In 1988 I and my colleagues invented a new test for FT4 and FT3, based on the invention of 1980 but getting rid of the problems at the margins mentioned earlier. Shortly after, I left the field of thyroid testing entirely for 10 years, only returning by accident in 1999.
Thyroid testing in chaos
On returning to the field I found it in chaos. In 1992, a group of American scientists had begun to analyse and dissect the commercial FT4 tests to understand why they were so inconsistent. They began a series of papers in the peer-reviewed important leading journals which lasted until 2009.
Their findings were on the surface devastating – that is, they alleged that however it came about, all FT4 tests were influenced by the levels of transport proteins in the blood – devastating because this meant that they were subject to the T4 and T3 bound by those transport proteins – and the whole point of doing FT4 and FT3 tests is to be independent of these effects.
As it turned out, the whole of this work was completely invalid and wrongly conceived from beginning to end – a completely meaningless study programme.

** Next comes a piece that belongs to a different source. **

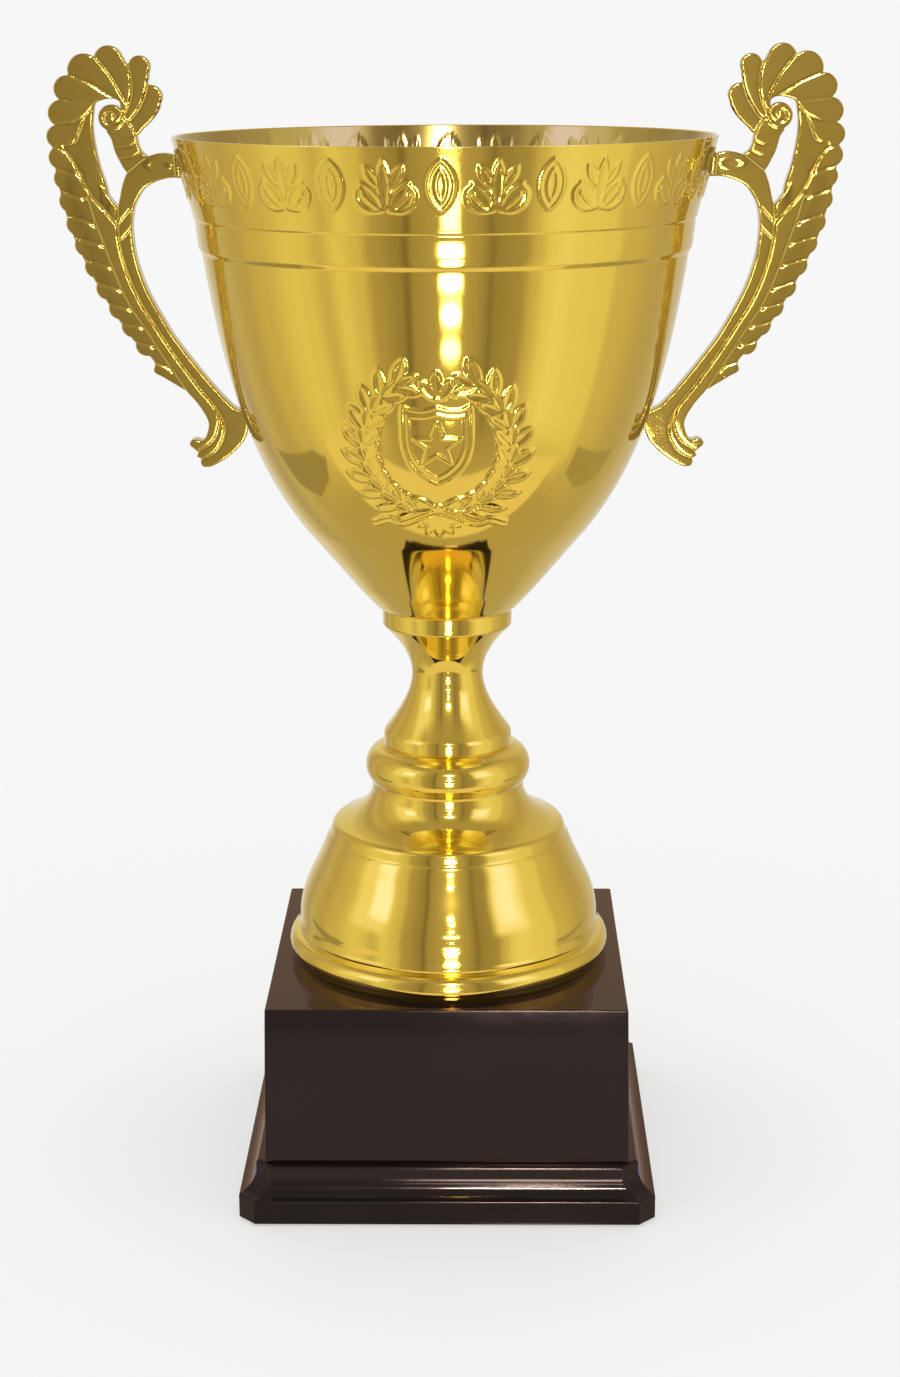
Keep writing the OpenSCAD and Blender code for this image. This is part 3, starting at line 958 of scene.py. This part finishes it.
def handle_parts(x, z):
    """Flat distance, half thickness and edge rounding of each part of the handle."""
    crest = all_paths(x, z, CREST_GROOVES)
    feathers = all_paths(x, z, FEATHER_GROOVES)
    leaves = from_loop(x, z, spline(LEAVES, 4, closed=True))
    for cx, cz, r in LEAF_TIPS:
        leaves = np.minimum(leaves, from_disc(x, z, (cx, cz), r))
    spine = from_loop(x, z, spline(SPINE, 4, closed=True))
    leaf_half = LEAF_HALF + ROOT_RISE * smoothstep(-spine, -ROOT_REACH, 0)
    leaf_half = leaf_half - line(np.minimum(crest, feathers), LEAF_CUT)
    for groove in FEATHER_GROOVES:
        dimple = from_disc(x, z, groove[-1], 0)
        leaf_half = leaf_half - DIMPLE_DEPTH * ridge(dimple, DIMPLE_R)

    lines = all_paths(x, z, SPINE_GROOVES + CREST_GROOVES[-1:])
    spine_half = SPINE_HALF - line(lines, SPINE_CUT)
    chamfer = np.clip(spine + CHAMFER_W, 0, CHAMFER_W) * smoothstep(-leaves, -0.3, 0.6)
    spine_half = spine_half - CHAMFER_SLOPE * chamfer
    melts = smoothstep(x, 21, 27) * smoothstep(z, -34, -15)
    spine_half = spine_half - (SPINE_HALF - LEAF_HALF - ROOT_RISE) * melts
    from_ring = np.abs(np.hypot((x - RING_X) / RING_A, (z - RING_Z) / RING_B) - 1)
    spine_half = spine_half + RING_RISE * ridge(from_ring * RING_SCALE, RING_R)

    neck = from_loop(x, z, spline(NECK, 4, closed=True))
    neck_half = NECK_HALF - line(all_paths(x, z, NECK_GROOVES), NECK_CUT)
    volute = from_disc(x, z, VOLUTE_MIDDLE, VOLUTE_R)
    volute_half = VOLUTE_HALF - line(crest, VOLUTE_CUT)
    collar = from_path(x, z, np.array(COLLAR)) - COLLAR_R
    return [
        (leaves, leaf_half, EDGE_R),
        (spine, spine_half, SPINE_EDGE_R),
        (neck, neck_half, EDGE_R),
        (volute, volute_half, EDGE_R),
        (collar, np.full(x.shape, COLLAR_HALF), COLLAR_EDGE_R),
    ]


def make_handle():
    """Points and faces of the right-hand handle."""
    step = np.array(GRID_STEP)
    origin = np.array([RIM_R - GRID_INWARDS, -GRID_SIZE[1] / 2, HANDLE_AT_Z - GRID_DROP])
    size = [int(n) for n in np.array(GRID_SIZE) / step]
    x, y, z = [origin[k] + step[k] * np.arange(size[k]) for k in range(3)]
    flat_x, flat_z = np.meshgrid(x - HANDLE_AT_X, z - HANDLE_AT_Z, indexing="ij")
    parts = handle_parts(flat_x, flat_z)
    field = np.full(size, FAR_OFF)
    for beside, half, edge in parts:
        over = np.abs(y)[None, :, None] - half[:, None, :]
        field = np.minimum(field, slab(beside[:, None, :], over, edge))
    wall = np.interp(z - BOWL_Z, bowl_outer[:, 1], bowl_outer[:, 0]) - SUNK
    from_axis = np.hypot(x[:, None], y[None, :])
    field = np.maximum(field, wall[None, None, :] - from_axis[:, :, None])
    return surface_net(field, origin, step)


def simplified(points, faces, share):
    """The same surface with fewer triangles, lost mostly from its flat parts."""
    mesh = bpy.data.meshes.new("fine")
    mesh.from_pydata(points, [], faces.tolist())
    fine = add_object("fine", mesh)
    softer = fine.modifiers.new("softer", "SMOOTH")
    softer.factor = 0.5
    softer.iterations = 2
    fine.modifiers.new("fewer", "DECIMATE").ratio = share
    coarse = fine.evaluated_get(bpy.context.evaluated_depsgraph_get()).to_mesh()
    points = np.array([v.co for v in coarse.vertices])
    faces = [tuple(p.vertices) for p in coarse.polygons]
    bpy.data.objects.remove(fine)
    return points, faces


def make_handles():
    """The right-hand handle, and the same casting turned half round for the left."""
    points, faces = simplified(*make_handle(), KEPT_SHARE)
    for name, side in (("handle_right", 1), ("handle_left", -1)):
        placed = points * [side, side, 1]
        piece(name + "_casting", placed, faces, HANDLE_GOLD, name)


# ---------------- plinth

def direction(angle):
    """Unit vector in plan at an angle in degrees."""
    return np.array([cos(radians(angle)), sin(radians(angle))])


def plan_corners(clip, corner_r):
    """Rounded corners of a square plan: which way each grows, its place and its facing."""
    plan = []
    for start in (180, 270, 360, 450):
        grows = np.round(direction(start) + direction(start + 90))
        bends = [(start, 90, np.zeros(2))]
        if clip:
            bends = [(start, 45, -clip * direction(start + 90)),
                     (start + 45, 45, clip * direction(start + 180))]
        for first, sweep, place in bends:
            middle = direction(first + sweep / 2)
            centre = place - middle * corner_r / cos(radians(sweep / 2))
            for angle in np.linspace(first, first + sweep, 6):
                facing = direction(angle)
                plan.append((grows, centre + corner_r * facing, facing))
    return plan


def prism(name, path, clip, corner_r, material, stands_for):
    """A moulded square prism whose faces stay flat up to their rounded edges.

    path has rows of half width and height. clip is the leg length of clipped corners,
    or 0 for plain ones.
    """
    plan = plan_corners(clip, corner_r)
    n = len(plan)
    points, normals, faces = [], [], []
    for (half, z), (dh, dz) in zip(path, np.gradient(path, axis=0)):
        for grows, place, facing in plan:
            points.append([*(grows * half + place), z])
            along = [-facing[1], facing[0], 0]
            normal = np.cross(along, [*(grows * dh), dz])
            normals.append(normal / np.linalg.norm(normal))
    for i in range(len(path) - 1):
        for j in range(n):
            a, b = n * i + j, n * i + (j + 1) % n
            faces.append([a, b, b + n, a + n])
    for row, up in ((0, -1), (n * (len(path) - 1), 1)):
        cap = list(range(len(points), len(points) + n))
        points += [points[row + j] for j in range(n)]
        normals += [[0, 0, up]] * n
        faces.append(cap if up > 0 else cap[::-1])
    return piece(name, points, faces, material, stands_for, normals)


SKIRT_CLIP = 6.3
COVE_R = 8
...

I and a colleague pointed this out but, especially in America, their findings are accepted and further confuse today’s understanding of the FT4 and FT3 tests. Meanwhile, the cheap, easy to understand, rapid, and eminently automatable TSH test was gaining strength as a catch-all screen.
In 2005 a new group of US workers came on the scene with a specialised technique for measuring FT4 and FT3 which they alleged was superior to the commercial thyroid testing in that it more closely correlated FT4 and TSH.
In 2009 I looked into their work and found it had been done at the wrong temperature – this is important because T4/T3 binding to TBG is very temperature sensitive. On advising them of this, they merely obfuscated and blustered, and though henceforward using the right temperature, did not retract their earlier wrong work but actually included it in papers when they used the right temperature as if the wrong work somehow backed them up – scientific honesty?
Thyroid testing’s triple failure
Now we come to the present day. We have simultaneously in existence licensed, manufactured and used in diagnosis, thyroid testing based on the discredited thyroid hormone uptake test, tests based on sound methodology but including the earlier imperfect tests up to the modern improved ones, and tests offered that are to be run invalidly at room temperature.
This implies a complete failure to regulate by the international regulators whose job it is to ensure the equivalence of results. The composite failure of the manufacturers to produce consistent FT4 and FT3 tests has already been mentioned. The failure of the medical thyroidology fraternity to ensure consistency of the tests they use is an additional factor in the diagnostic chaos that is now present. No wonder TSH only screening has gained credence in such an atmosphere.
There is a triple failure that has led to a diagnostic hiatus that urgently needs correcting. The paradigm of the TSH-FT4 relationship is wrong, especially in treatment. The whole conceptual thinking behind diagnosis thyroidology and the importance of personal diagnosis based on the patient rather than whether the numbers fall in or out of the normal range is fatally flawed. For the moment mechanical thinking has traduced medical diagnosis.